В самом деле, от Религиозно-философского общества, каким бы оно ни было, до клуба Ставского – хорошенькая эволюция для мыслящего человека! С одной стороны, она сохраняла и узаконивала его положение в советской литературе, с другой – перечеркивала и обессмысливала весь творческий путь, и Пришвин это хорошо понимал: «Вся моя жизнь с марксизмом, непугаными птицами, Павловной и всем-всем исчезает, как бессмыслица, когда думаешь о Клубе писателей. Это два взаимно уничтожающие себя начала».[1055]
Но послать ком-попа к чертям было слишком рискованно, да и потом общение со Ставским не только предохраняло Пришвина от возможных бед (что особенно ярко проявилось во время драматической истории его развода и второй женитьбы в 1940 году), но и принесло немало земных благ, в том числе и тех, которые раздираемый временным и вечным писатель полуиронически-полусерьезно относил к разряду вторых.
«Приятное известие. Когда начался спор о предоставлении мне жилплощади, то встал официальный представитель Союза (кто?) и сказал: „Пришвин такой большой писатель, что никакого спора о предоставлении ему жилплощади быть не может“. И все утихли. Между тем, что другое, а в квартире в Лаврушинском „вечность“ есть».
Все это смахивало на ситуацию десятилетней по отношению к сему эпизоду давности, когда коммунисты, разрушившие пришвинский дом под Ельцом, давали писателю деньги на дом в Загорске, но теперь чувство победы в душе было смазанным – изменилась и стала жестче эпоха, впоследствии через подобные бытовые коллизии и подробности описанная у Трифонова в «Доме на набережной».

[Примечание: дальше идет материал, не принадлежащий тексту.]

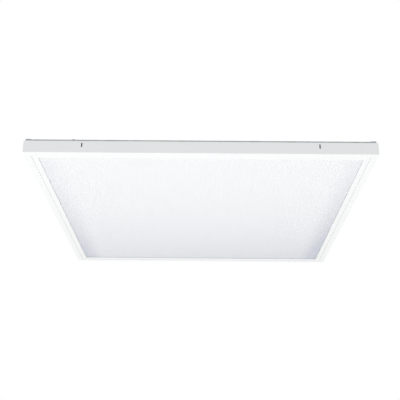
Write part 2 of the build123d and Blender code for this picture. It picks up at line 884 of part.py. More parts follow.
def earth_screw():
    """The earth screw and the ring terminal under its head."""
    spot = (earth_x, earth_y)
    ring_top = box_floor_top + ring_sheet
    head = round_bar("z", spot, earth_head_radius, ring_top, ring_top + earth_head_height)
    shank_end = frame_height - earth_screw_reach
    screw = head + round_bar("z", spot, earth_screw_radius, shank_end, ring_top)
    ring = round_bar("z", spot, ring_radius, box_floor_top, ring_top)
    ring -= round_bar("z", spot, earth_screw_radius, box_floor_top, ring_top)
    ring_edge = earth_x + ring_radius
    centre = (earth_y, crimp_z())
    outer = mains_lead_radius + crimp_wall
    barrel = round_bar("x", centre, outer, ring_edge - ring_sheet, ring_edge + crimp_length)
    ring += barrel - round_bar("z", spot, earth_head_radius, *about(crimp_z(), outer))
    ring -= round_bar("x", centre, mains_lead_radius, ring_edge, ring_edge + crimp_length)
    return [screw, ring]


# ---------------------------------------------------------------- grid clips and hanging


def clip_rivet(spot):
    """A shoulder rivet that a grid clip turns on, set under the back cover."""
    head_low = cover_top + grid_clip_sheet + clip_rivet_lift
    rivet = round_bar("z", spot, clip_rivet_radius, frame_height, head_low)
    rivet += round_bar("z", spot, clip_rivet_head, head_low, head_low + clip_rivet_head_height)
    tail_radius = clip_rivet_radius + rivet_tail_radius - rivet_radius
    return rivet + round_bar("z", spot, tail_radius, frame_height - rivet_tail_height, frame_height)


def grid_clip(spot):
    """A bent strap stowed towards the middle of its side, that swings out over the grid."""
    x, y = spot
    way = -1 if y > 0 else 1
    profile = outline(
        (0, cover_top),
        (grid_clip_base, cover_top),
        (grid_clip_base, grid_clip_top - grid_clip_sheet),
        (grid_clip_base + grid_clip_arm, grid_clip_top - grid_clip_sheet),
        (grid_clip_base + grid_clip_arm, grid_clip_top),
        (grid_clip_base - grid_clip_sheet, grid_clip_top),
        (grid_clip_base - grid_clip_sheet, cover_top + grid_clip_sheet),
        (0, cover_top + grid_clip_sheet),
    )
    strap = extrude(Plane.YZ.offset(-grid_clip_width / 2) * profile, grid_clip_width)
    base = (cover_top, cover_top + grid_clip_sheet)
    strap += round_bar("z", (0, 0), grid_clip_width / 2, *base)
    strap -= round_bar("z", (0, 0), clip_rivet_radius + clip_rivet_play, *base)
    return Pos(x, y) * Rot(0, 0, 0 if way > 0 else 180) * strap


def suspension_bracket(spot):
    """A bridge of strap on the back cover, with a hole for a hanging wire or hook."""
    inner = hang_inside / 2
    outer = inner + hang_sheet
    foot = outer + hang_foot
    foot_top = cover_top + hang_sheet
    bridge = cover_top + hang_height
    profile = outline(
        (-foot, cover_top),
        (-inner, cover_top),
        (-inner, bridge),
        (inner, bridge),
        (inner, cover_top),
        (foot, cover_top),
        (foot, foot_top),
        (outer, foot_top),
        (outer, bridge + hang_sheet),
        (-outer, bridge + hang_sheet),
        (-outer, foot_top),
        (-foot, foot_top),
    )
    strap = extrude(Plane.XZ.offset(-hang_width / 2) * profile, hang_width)
    strap -= round_bar("z", (0, 0), hang_hole, bridge - cut_over, bridge + hang_sheet + cut_over)
    return Pos(*spot) * strap


# ---------------------------------------------------------------- hinges and catches of the door


def slot_bracket(arm_to, width):
    """A bracket on the rear wall: a flange, a tab in the rail slot, and an arm inwards at the top."""
    inside = (wall_inside - bracket_sheet, wall_inside)
    shape = block(span(bracket_width / 2), inside, (bracket_low, slot_high - bracket_top_gap))
    tab = (slot_low + slot_tab_end_gap, slot_high - slot_tab_end_gap)
    shape += block(span(slot_width / 2 - slot_tab_gap), (wall_inside, half_side), tab)
    return shape + block(span(width / 2), (arm_to, wall_inside), (arm_low, arm_high))


def hinge_bracket():
    """The fixed half of a door hinge: a strap comes down from the arm to the middle knuckle."""
    width = span(arm_width / 2)
    strap = about(pivot_y, bracket_sheet / 2)
    shape = slot_bracket(strap[0], arm_width) + block(width, strap, (pivot_z, arm_high))
    shape += round_bar("x", (pivot_y, pivot_z), knuckle_radius, *width)
    return shape - round_bar("x", (pivot_y, pivot_z), pin_radius + pin_play, *width)


def hinge_leaf():
    """The door's half of a hinge: a foot on the rear rail and two knuckles that hold the pin."""
    inner = arm_width / 2 + knuckle_end_gap
    outer = inner + outer_knuckle
    foot_top = door_sheet + leaf_sheet
    foot_rear = door_inside - (door_bend - door_sheet)
    leaf = block(span(outer), (pivot_y - knuckle_radius, foot_rear), (door_sheet, foot_top))
    for width in ((-outer, -inner), (inner, outer)):
        leaf += block(width, about(pivot_y, knuckle_radius), (door_sheet, pivot_z))
        leaf += round_bar("x", (pivot_y, pivot_z), knuckle_radius, *width)
    return leaf - round_bar("x", (pivot_y, pivot_z), pin_radius, *span(outer))


def hinge_pin():
    half = arm_width / 2 + knuckle_end_gap + outer_knuckle
    return round_bar("x", (pivot_y, pivot_z), pin_radius, *span(half))


def catch_magnet():
    depth = (magnet_edge - magnet_width, magnet_edge)
    return block(span(magnet_length / 2), depth, (magnet_low, arm_low))


def door_strike():
    """A steel angle on the door's upstand that meets the magnet."""
    width = span(strike_width / 2)
    top = door_height - bracket_gap
    reach = magnet_edge - magnet_width - bracket_gap
    upright = block(width, (door_inside - strike_sheet, door_inside), (strike_low, top))
    return upright + block(width, (reach, door_inside), (strike_low, strike_low + strike_sheet))


def on_slots(shape):
    return [Pos(x) * shape for x in span(slot_x)]


# ---------------------------------------------------------------- lens door


def door_rail(notched):
    """The rear door rail: a hem that carries the lens, a flat face, and an upstand."""
    hem_edge = aperture_half + hem_width
    strip = side_of_square(
        outline(
            (aperture_half, 0, hem_bend),
            (door_half, 0, door_bend),
            (door_half, door_height),
            (door_inside, door_height),
            (door_inside, door_sheet, door_bend - door_sheet),
            (hem_edge, door_sheet),
            (hem_edge, lens_low),
            (aperture_half, lens_low, hem_bend),
        ),
        half_side,
    )
    for x in span(slot_x) if notched else ():
        upstand = (door_inside - cut_over, door_half + cut_over)
        strip -= block(about(x, hinge_notch / 2), upstand, (notch_low, door_height + cut_over))
    return strip


def door_corner_key():
    height = (film_top + key_gap, door_height - bracket_gap)
    leg = (door_inside - key_leg, door_inside)
    bar = (door_inside - key_sheet, door_inside)
    return block(leg, bar, height) + block(bar, leg, height)


def door_sheet_block(low, high):
    """A flat sheet that fills the door frame, cut short at the hinges."""
    return block(span(lens_half), (-lens_half, lens_rear), (low, high))


def lens_clip():
    """A leaf on the rear upstand whose foot holds the film and the lens down."""
    inner = door_inside - clip_reach
    upright = block(
        span(clip_width / 2),
        (door_inside - clip_sheet, door_inside),
        (film_top, film_top + clip_height),
    )
    return upright + block(span(clip_width / 2), (inner, door_inside), (film_top, film_top + clip_sheet))


# ---------------------------------------------------------------- the whole light

for side in SIDES:
    on_slotted_side = side in ("rear", "front")
    write(f"rail_{side}", around(frame_rail(on_slotted_side), [side])[0])
    write(f"door_rail_{side}", around(door_rail(side == "rear"), [side])[0])
write("corner_brackets", group(around(corner_bracket())))
write("back_cover", back_cover())
write("back_cover_screws", group([pan_screw(spot) for spot in cover_screw_spots]))
write("blind_rivets", group(blind_rivets()))

write("reflector", group(around(reflector_side())))
for number, row in enumerate(board_rows, start=1):
    write(f"led_board_{number}", led_board(row))
write("led_chips", group(on_each_chip_place(led_chip())))
write("led_optics", group(on_each_chip_place(led_optic())))
write("board_connectors", group([connector(row) for row in board_rows]))
write("dc_leads_red", group(dc_leads(lead_offset, -1)))
write("dc_leads_black", group(dc_leads(-lead_offset, 1)))
write("lead_grommet", lead_grommet())

write("gear_box_tray", gear_box_tray())
write("gear_box_cover", gear_box_cover())
write("cover_hinge_pins", group([cover_hinge_pin(x) for x in span(lid_hinge_x)]))
write("cover_screw", cover_screw())
write("driver_case", driver_case())
write("driver_lid", driver_lid())
write("driver_board", driver_board())
write("driver_components", group(driver_components()))
write("terminal_block", terminal_block())
for number, row in enumerate(pole_rows, start=1):
    write(f"terminal_lever_{number}", terminal_lever(row))
write("cable_gland_body", cable_gland_body())
write("gland_dome_nut", gland_dome_nut())
write("gland_locknut", gland_locknut())
write("live_lead", mains_lead(pole_rows[0]))
write("neutral_lead", mains_lead(pole_rows[1]))
write("earth_lead", earth_lead())
write("earth_screw", group(earth_screw()))

for number, spot in enumerate(grid_clip_spots, start=1):
    write(f"grid_clip_{number}", grid_clip(spot))
write("grid_clip_rivets", group([clip_rivet(spot) for spot in grid_clip_spots]))
write("suspension_brackets", group([suspension_bracket(spot) for spot in hang_spots]))

write("hinge_brackets", group(on_slots(hinge_bracket())))
write("hinge_leaves", group(on_slots(hinge_leaf())))
write("hinge_pins", group(on_slots(hinge_pin())))
catch_turn = Rot(0, 0, SIDES["front"])
write("catch_brackets", catch_turn * group(on_slots(slot_bracket(arm_end, magnet_length))))
write("catch_magnets", catch_turn * group(on_slots(catch_magnet())))
write("door_strikes", catch_turn * group(on_slots(door_strike())))

write("door_corner_keys", group(around(door_corner_key())))
write("lens", door_sheet_block(lens_low, film_low))
write("diffuser_film", door_sheet_block(film_low, film_top))
write("lens_clips", group([clip for x in span(clip_place) for clip in around(Pos(x) * lens_clip())]))
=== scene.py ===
import json
import math

import bmesh
import bpy
from mathutils import Matrix, Vector

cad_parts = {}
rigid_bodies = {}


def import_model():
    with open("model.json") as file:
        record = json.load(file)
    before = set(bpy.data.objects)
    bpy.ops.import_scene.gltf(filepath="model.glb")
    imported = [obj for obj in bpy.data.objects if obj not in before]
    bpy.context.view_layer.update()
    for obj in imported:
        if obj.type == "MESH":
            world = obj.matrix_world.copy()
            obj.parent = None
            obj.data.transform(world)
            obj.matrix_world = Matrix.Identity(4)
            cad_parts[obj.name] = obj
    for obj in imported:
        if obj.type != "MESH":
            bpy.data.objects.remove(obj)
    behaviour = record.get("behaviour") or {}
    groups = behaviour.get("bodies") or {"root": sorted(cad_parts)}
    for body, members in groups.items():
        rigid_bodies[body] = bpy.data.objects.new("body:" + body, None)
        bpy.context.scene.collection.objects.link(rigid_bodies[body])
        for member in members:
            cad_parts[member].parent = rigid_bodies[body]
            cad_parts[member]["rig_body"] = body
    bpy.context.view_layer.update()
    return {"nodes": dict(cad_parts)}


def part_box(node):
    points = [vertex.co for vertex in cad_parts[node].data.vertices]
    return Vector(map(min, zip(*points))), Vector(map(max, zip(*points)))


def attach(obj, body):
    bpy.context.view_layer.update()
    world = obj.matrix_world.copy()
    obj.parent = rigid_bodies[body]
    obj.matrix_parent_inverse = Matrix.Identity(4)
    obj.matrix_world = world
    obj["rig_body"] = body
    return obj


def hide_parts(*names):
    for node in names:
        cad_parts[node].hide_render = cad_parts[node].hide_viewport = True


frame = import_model()
nodes = frame["nodes"]
scene = bpy.context.scene

# Sizes below are in millimetres. Blender's unit is the metre.
MM = 0.001

# ---- The view
# The light hangs level, as in a ceiling. The camera looks up at it from the front, and its
# place was solved from the corners of the lower face in a 400 pixel wide picture.
PICTURE_PIXELS = 400
FOCAL_PIXELS = 716.45
SENSOR = 36.0
CAMERA_PLACE = (4.807, -1371.626, -526.086)
CAMERA_PITCH = 22.388
CAMERA_YAW = 0.280
CAMERA_ROLL = 0.545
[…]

Пришвин чувствовал, что его откровенно пытаются купить, и не случайно через пять дней с горечью привел в Дневнике панибратскую реплику Панферова:
«– Такой писатель, а в стороне! Поближе к нам!»
Как ни непросто было ему с разнообразными либералами, сколь ни чувствовал он себя среди них чужим, как иезуитски тонко ни унижала его Зинаида Гиппиус и вся декадентская братия, такого чудовищного разрыва и такой грубой хватки ощущать прежде не доводилось:
«Как далеки они от искусства и как далеко искусство от них (…)».
«Впечатление от Панферова такое, что в душе, конечно, чувствует: все векселя революционера, бедняка и пр. просрочены и что надо укреплять себя в творчестве».
В том и заключалась подлость этого странного союза «правого» Пришвина с «правыми» советскими писателями-функционерами, что им даже не перевоспитать неожиданного союзника требовалось, не переубедить его и не перетащить окончательно на свою сторону, а – добиться от него литературного признания, через Пришвина увековечить себя в истории, ибо помнили они, как хвалил Ф. Гладкова Андрей Белый («Это же симфония, исполняемая оркестром перетирающих друг друга мировоззрений (…) сложение дуэтов, квартетов, секстетов в тонкую ткань архитектоники целого»), и жаждали подобного. Тут речь шла о честолюбии целого поколения, и ставки были высоки:
«Они делают с утра до ночи, их душа не знает покоя, без конца делают, делают,[1056] и им до смерти надо, чтобы кто-то со стороны пришел и сказал: «Вы делаете хорошо». Они ждут это от писателя, и теперь нет сомнения, что на этот трон качества некоторые круги хотят меня посадить, сделать меня кем-то вроде густатора с правом говорить, когда хорошо – хорошо, когда плохо – молчать. Теперь уже нельзя совсем пойти и тоже нельзя сесть на трон густатора. Надо найти возможное приличное состояние».
Быть может, тем, что Пришвин это приличное состояние все же нашел и оказался слишком неподатлив, не лил елей на их прозу, а больше отмалчивался и скитался по лесам, и можно объяснить тот факт, что в 1939 году по его писательскому самолюбию был нанесен весьма ощутимый удар.
В самом начале года большую группу советских писателей награждали правительственными наградами. Позднее, в последний раз отпущенный из советской тюрьмы и уехавший в Германию Иванов-Разумник в своих статьях, опубликованных уже во время войны в профашистской газете на русском языке, ядовито отозвался об этом событии: «Много курьезов можно было бы рассказать об этом позорном эпизоде в истории русской литературы (…) Бездарные или полуталантливые виршеплеты и беллетристы получали высший из орденов – орден Ленина; многие талантливые представители старой литературы были оттеснены на задворки, в задние ряды, и получили только жетончик „Знак почета“».
Последнее имело самое непосредственное отношение к Пришвину. Старый писатель не попал в число тех счастливчиков (их был 21 человек), кто получил орден Ленина, ни тех (их было 49), кому дали орден Трудового Красного Знамени, а затерялся среди 102 обладателей ордена «Знак Почета».